A few thoughts about DLL (as another reviewer termed it)
12 February 2013 | by pacificgroove-315-494931See all my reviews

In Feb. 2013 TCM showed an excellent transfer of the film, full Cinemascope aspect ratio, relatively sharp image, better color than what I remember from viewings years ago. The full vibrant color in the dream dance sequences especially added to my enjoyment of the film; really noticed the wonderful set design/artwork. The color schemes in Caron's dream ballet seemed to predict those common in the psychedelic 1960's.

A couple of people here say Fred Astaire's wife died during filming; I'm fairly sure that is incorrect. She died in 1953, I believe, while he was filming The Bandwagon at MGM. I remember reading that Arthur Freed walked with the grieving Astaire to calm him down when he got the news. Also it's doubtful that DLL would have been filmed in 1953 and release held up til 1955. And the reason Astaire was not in White Christmas (he was to have had the part played by Danny Kaye), filmed and released in 1954, was because he was still grieving from his wife's death in 1953.
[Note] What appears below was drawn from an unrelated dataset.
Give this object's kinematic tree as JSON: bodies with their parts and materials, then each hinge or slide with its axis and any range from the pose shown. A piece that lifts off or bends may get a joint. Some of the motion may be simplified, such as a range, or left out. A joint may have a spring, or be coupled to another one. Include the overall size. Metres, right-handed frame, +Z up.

I'm sure some will disagree, but I carefully watched Caron dancing with Astaire, and saw that she was one of his weaker partners. Ballroom and tap were not her usual style and she lacks the facility and panash of Rogers, Charisse, Hayworth. I've never been impressed with Caron's dancing anyway, but she was a very talented actress, both comic and dramatic, and was always charming on screen. And Astaire is so good in their partner dances that you have to really pay attention to see she is not anywhere near his caliber in that sort of dancing.